Questo approccio contestuale e integrato permette “una nuova ricognizione della psicoterapia, psicoanalisi, della medicina olistica e della medicina tout court, nonché della psicosomatica” e obbliga a un’integrazione dei saperi. “La sola psicoanalisi, o la psicoterapia individuale che non si colleghi al passato simbolico dell’individuo e ai suoi traumi, non è sufficiente”. Anne collega la disciplina anche alla teoria del caos e dei frattali e alla ricerca di un senso in ciò che sembrerebbe non averne, perché potrebbero “aiutarci a comprendere come un piccolo avvenimento sia in grado di far cambiare tutto”. In ‘Psicogenealogia’ si dice che è troppo presto per tirare le somme ma che i paradigmi scientifici stanno cambiando rapidamente: molte certezze dei secoli passati sono superate; viceversa, idee ritenute infondate trovano nuovi riscontri.
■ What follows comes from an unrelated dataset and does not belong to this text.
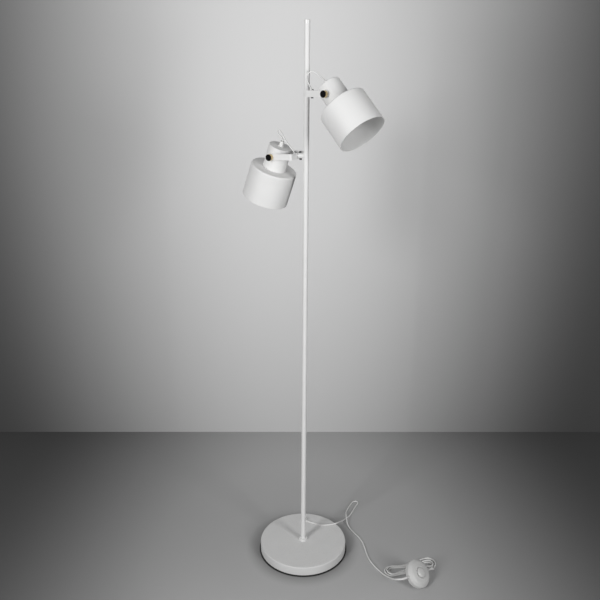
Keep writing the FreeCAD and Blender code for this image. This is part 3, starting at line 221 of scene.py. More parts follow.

Il futuro della ricerca non può che essere transdisciplinare, per riuscire a spiegare le modalità di trasmissione di questa eredità e allargare la comprensione di come funzionino la memoria e l’inconscio.

Solo accettando consapevolmente il proprio guazzabuglio familiare, si può trovare un ramo confortevole per sé dove cinguettare. Come diceva il filosofo Paul Ricoeur, bisogna acconsentire a ‘l’involontario della vita’. “Non ci si sceglie la propria famiglia ma si può acconsentire a esservi nati e riappropriarsene”, conclude Anne. Forse tutto sta a rinsaldare i legami scissi tra vita conscia e inconscia da questa civiltà, a dare ascolto agli avi quando hanno qualcosa da dirci, a coltivare la memoria e raccontare ai figli il proprio romanzo familiare invece di occultarlo. A riconoscere le eredità per poi fare storia a sé. Recita un famoso sonetto del poeta francese del XVI secolo, Joachim du Bellay: “Felice chi, come Ulisse, ha fatto un lungo viaggio nello spazio e nel tempo, finisce per ritrovare il suo cuore e la sua ragione, e realizza finalmente la sua vera vita per sé stesso”.